Commencer avec les Goyescas de Granados est aussi exigeant pour le pianiste que pour son public. L'originalité de ces six pièces – le coup de maître d'un compositeur qui devait périr peu de temps après – réside surtout dans la complexité de leur enchevêtrement formel : les différents thèmes, qui procèdent les uns des autres, ne cessent de reparaître, en un dialogue lancinant, une sorte de palette sonore qui répond aux couleurs de Goya. Dans les soixante minutes de ce vaste ensemble, certains épisodes, ceux où la sensibilité d'El Bacha trouve à s'épanouir, prennent un relief saisissant : on verserait des larmes en entendant la déploration de la jeune fille dans El Amor y la Muerte, la pièce la plus lisztienne du recueil ; et l'image tremblante du spectre, convoquée dans les chromatismes de l'Épilogue, sonne comme une sinistre grimace. Il faut admirer particulièrement, dans ces instants de grâce, avec quel à propos le pianiste distend la pulsation, pour que l'évocation se déploie pleinement dans l'esprit des auditeurs.

D'autres passages de l'œuvre peinent en revanche à passionner, malgré la grande précision du jeu du pianiste et sa maîtrise consommée de la partition.
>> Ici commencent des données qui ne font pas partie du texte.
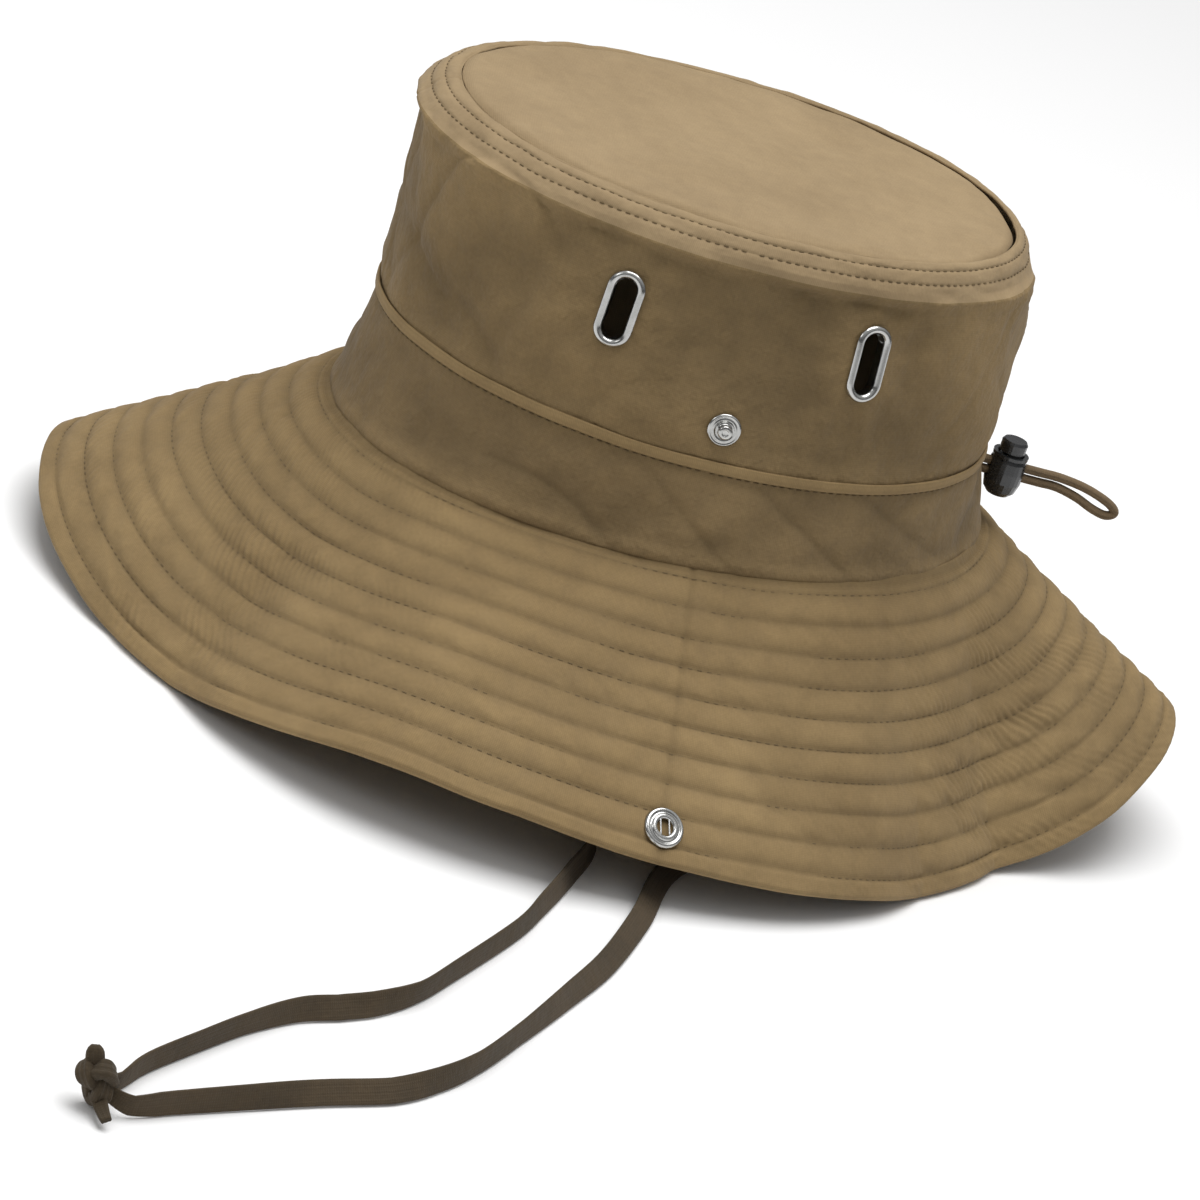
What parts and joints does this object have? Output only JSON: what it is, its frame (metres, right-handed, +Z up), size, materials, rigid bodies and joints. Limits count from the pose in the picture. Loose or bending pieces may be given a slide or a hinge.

Certaines lignes passent inaperçues, comme étouffées par la polyphonie, tandis qu'au contraire, des hiatus curieux interrompent par endroits les grands élans improvisés du Coloquio en la Reja, si typiques de l'écriture de Granados. Mais lorsque des sons discordants viennent à leur tour à heurter l'oreille, on se rend à l'évidence : c'est l'instrument d'époque (un Gaveau « modèle 4 » de 1907) qui joue des tours au pianiste. Est-il vraiment assez résistant pour être joué en concert ? Dans la tessiture médiane surtout, les cordes gardent mal l'accord, et les sons, mats et approximatifs, ne se marient plus avec la brillance des aigus.

La trépidante énergie qui se dégage des Valses nobles et sentimentales de Ravel fait heureusement perdre jusqu'au souvenir de ces aigreurs sonores. Alors que, souvent, des pianistes trop soucieux de virtuosité transforment en charpie, par un tempo insensé, les richesses harmoniques de cette partition, El Bacha, en retenant ses gestes avec grâce, trouve une combinaison parfaite de vitalité, d'ironie hautaine et de tendresse, qui font resplendir le génie de ces petites miniatures. Enfin, un triomphal Stravinsky, brûlant et spirituel, achève de nous convaincre que le pianiste est bel et bien parvenu au faîte de sa maturité.